According to the Harvard School of Public Health, the United States spent $190 billion a year on obesity-related costs in 2005. The Centers for Disease Control and Prevention says smoking drains more than $289 billion a year from the economy in both medical care costs and lost productivity.

“Obesity, hypertension, smoking are very costly for U.S. economy, so anything you can do to reduce them will have positive effect in reducing overall medical costs,” said Leigh.

That would give advocates of raising the minimum wage a new tool for making their argument.

Rajiv Bhatia authored the study by Health Impact Partners, which looked at how SB935 could impact the health of California’s low-income workers.

He says it’s important to understand the nuanced way that wages affect health.

“It’s not like, ‘OK, I get more money in my pocket and my blood pressure changes and health improves,'” says Bhatia. “Income is working through many pathways. And not every pathway is working on every individual.”

Still, he says, people at the bottom 20 percent of income are four times as likely to rate their health as poor as those at the top. “Low income is associated with exposures that cause diseases,” says Bhatia. “But it also causes your disease outcomes to be worse.”

He says there is a precedent for public health departments getting involved in a policy fight to raise the minimum wage. In Minnesota the commissioner of health publicly advocated for an increase, after a study there showed the health benefits of raising the state's minimum wage.

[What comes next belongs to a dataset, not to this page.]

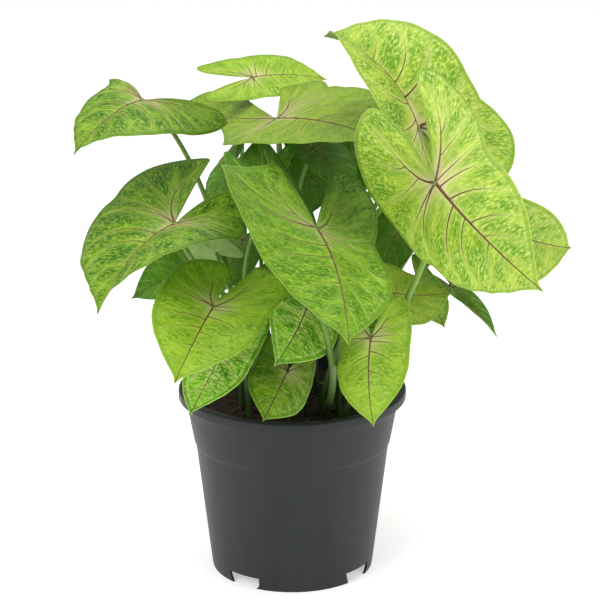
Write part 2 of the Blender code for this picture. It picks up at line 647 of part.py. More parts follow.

Bhatia says that, long term, he would like to create something like an online calculator, “so somebody in any state could look at their state wage and plug in an alternative minimum wage. Then they would get as an output how would self-rated health improve, how would health insurance options change, how would education outcomes change.”

Bhatia says that is in the works. In the meantime, he is hopeful that more people arguing for the minimum wage will take up the health mantle.

He says the current paradigm by many advocating for a minimum wage increase is that this is an economic trade-off issue, between what is right and fair versus something that is economically feasible.

But, he says, by putting it in a health frame, it humanizes and adds another dimension. Factoring in health improvements — and estimated health costs savings — is a dimension Bhatia hopes will resonate with the public.